Verbatim output of all the material below is required.

================================

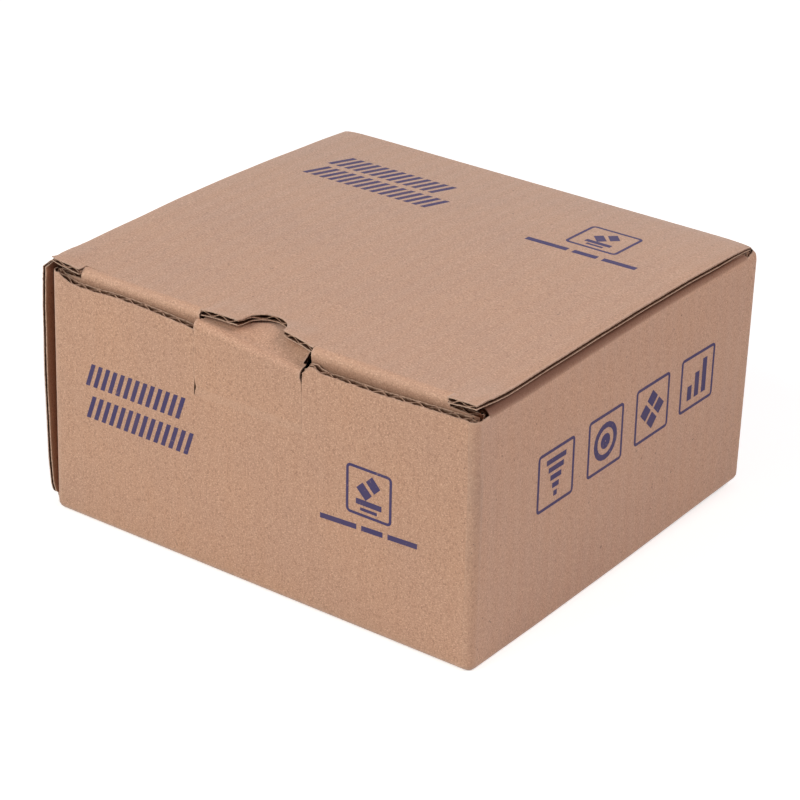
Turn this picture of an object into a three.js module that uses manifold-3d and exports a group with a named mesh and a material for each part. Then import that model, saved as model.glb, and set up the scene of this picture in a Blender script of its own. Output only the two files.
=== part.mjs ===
// A closed carton of single-wall corrugated board, with a tuck-in lid and a lock tongue.
// Millimetres, +Z up. The front wall faces -Y and the origin is under the middle of the carton.
// Every panel is a flat plate of board. The creases between panels are round beads of
// crushed board on the fold line, so that a panel turns about the middle of its bead.

import * as THREE from 'three';
import { mergeVertices } from 'three/addons/utils/BufferGeometryUtils.js';
import Module from 'manifold-3d';

const wasm = await Module();
wasm.setup();

// Carton
const frontWidth = 160;        // outside width of the front wall and of the lid
const cartonDepth = 148.4;     // outside, front wall to rear wall
const cartonHeight = 84.5;     // floor to the top of the lid
const board = 2.2;             // thickness of the board
const seam = 0.3;              // gap between pieces that meet
const cornerInnerRadius = 0.6; // inside radius of the four standing corners
const cornerSteps = 6;         // facets round a standing corner
const beadSides = 16;          // facets round a crease bead

// Lid
const lidDrop = 4.9;           // lid top down to the raw top edge of the front wall
const lidEarLength = 11.4;     // uncreased length at each end of the lid's front edge
const lidEarFront = 0.6;       // ear edge behind the face of the front wall
const thumbNotchWidth = 14.5;
const thumbNotchDepth = 6.8;
const thumbNotchOffset = -0.7; // middle of the notch from the middle of the lid

// Tuck flaps
const tuckLength = 22;         // fold line to free edge
const tuckSetback = 3;         // fold line behind the face of the front wall
const tuckLean = 10;           // degrees past square, so that the flaps slide in freely
const tuckSideGap = 1.3;       // flap end to the wall beside it
const tuckTaper = 4;           // how much narrower the free edge is at each outer end
const tuckCornerRadius = 3;
const tuckShoulderDrop = 2.9;  // fold line to the raw shoulder under a lid ear
const tuckSlotLeft = 21.9;     // slot between the flaps, left of the middle
const tuckSlotRight = 19.9;    // and right of the middle

// Lock tongue on the front wall
const tongueWidth = 40.4;
const tongueOffset = -2.2;     // middle of the tongue from the middle of the front wall
const tongueSlit = 0.4;        // width of the slit on each side
const tongueTopDrop = 4.4;     // lid top down to the upper fold line
const tongueLength = 21.2;     // upper fold line to lower fold line
const tongueFoldReach = 1.8;   // upper fold line to the plates, which fold past square
const tipLength = 13.6;        // upper fold line to the free edge under the lid
const tipNarrowing = 1.2;      // how much narrower the tip is on each side
const tipCornerRadius = 4;

// Dust flaps
const dustLength = 50;         // fold line to free edge
const dustHeadroom = 0.4;      // top of the flap to the underside of the lid
const dustFrontSetback = 12.2; // front edge behind the face of the front wall
const dustFrontTaper = 3;
const dustRearSetback = 12.2;  // rear edge ahead of the face of the rear wall
const dustRearTaper = 32;
const dustCornerRadius = 5;
const dustEarReach = 3.4;      // fold line to where the left flap clears the wall's raw end
const creaseFrontStart = 6.7;  // right dust crease starts this far behind the front face
const creaseRearEnd = 6.2;     // and both stop this far ahead of the rear face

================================

» The response
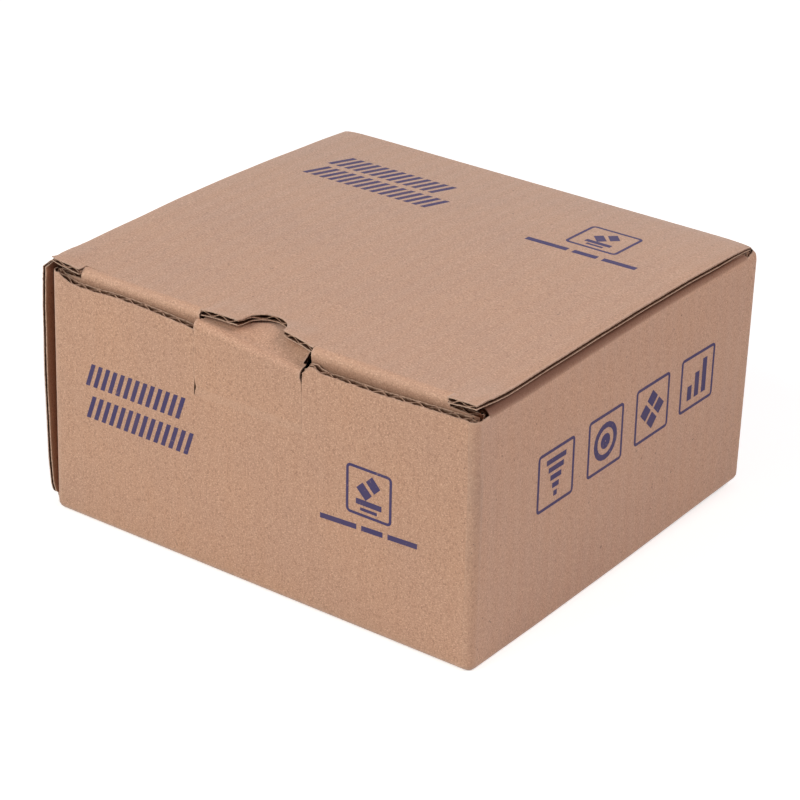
Turn this picture of an object into a three.js module that uses manifold-3d and exports a group with a named mesh and a material for each part. Then import that model, saved as model.glb, and set up the scene of this picture in a Blender script of its own. Output only the two files.
=== part.mjs ===
// A closed carton of single-wall corrugated board, with a tuck-in lid and a lock tongue.
// Millimetres, +Z up. The front wall faces -Y and the origin is under the middle of the carton.
// Every panel is a flat plate of board. The creases between panels are round beads of
// crushed board on the fold line, so that a panel turns about the middle of its bead.

import * as THREE from 'three';
import { mergeVertices } from 'three/addons/utils/BufferGeometryUtils.js';
import Module from 'manifold-3d';

const wasm = await Module();
wasm.setup();

// Carton
const frontWidth = 160;        // outside width of the front wall and of the lid
const cartonDepth = 148.4;     // outside, front wall to rear wall
const cartonHeight = 84.5;     // floor to the top of the lid
const board = 2.2;             // thickness of the board
const seam = 0.3;              // gap between pieces that meet
const cornerInnerRadius = 0.6; // inside radius of the four standing corners
const cornerSteps = 6;         // facets round a standing corner
const beadSides = 16;          // facets round a crease bead

// Lid
const lidDrop = 4.9;           // lid top down to the raw top edge of the front wall
const lidEarLength = 11.4;     // uncreased length at each end of the lid's front edge
const lidEarFront = 0.6;       // ear edge behind the face of the front wall
const thumbNotchWidth = 14.5;
const thumbNotchDepth = 6.8;
const thumbNotchOffset = -0.7; // middle of the notch from the middle of the lid

// Tuck flaps
const tuckLength = 22;         // fold line to free edge
const tuckSetback = 3;         // fold line behind the face of the front wall
const tuckLean = 10;           // degrees past square, so that the flaps slide in freely
const tuckSideGap = 1.3;       // flap end to the wall beside it
const tuckTaper = 4;           // how much narrower the free edge is at each outer end
const tuckCornerRadius = 3;
const tuckShoulderDrop = 2.9;  // fold line to the raw shoulder under a lid ear
const tuckSlotLeft = 21.9;     // slot between the flaps, left of the middle
const tuckSlotRight = 19.9;    // and right of the middle

// Lock tongue on the front wall
const tongueWidth = 40.4;
const tongueOffset = -2.2;     // middle of the tongue from the middle of the front wall
const tongueSlit = 0.4;        // width of the slit on each side
const tongueTopDrop = 4.4;     // lid top down to the upper fold line
const tongueLength = 21.2;     // upper fold line to lower fold line
const tongueFoldReach = 1.8;   // upper fold line to the plates, which fold past square
const tipLength = 13.6;        // upper fold line to the free edge under the lid
const tipNarrowing = 1.2;      // how much narrower the tip is on each side
const tipCornerRadius = 4;

// Dust flaps
const dustLength = 50;         // fold line to free edge
const dustHeadroom = 0.4;      // top of the flap to the underside of the lid
const dustFrontSetback = 12.2; // front edge behind the face of the front wall
const dustFrontTaper = 3;
const dustRearSetback = 12.2;  // rear edge ahead of the face of the rear wall
const dustRearTaper = 32;
const dustCornerRadius = 5;
const dustEarReach = 3.4;      // fold line to where the left flap clears the wall's raw end
const creaseFrontStart = 6.7;  // right dust crease starts this far behind the front face
const creaseRearEnd = 6.2;     // and both stop this far ahead of the rear face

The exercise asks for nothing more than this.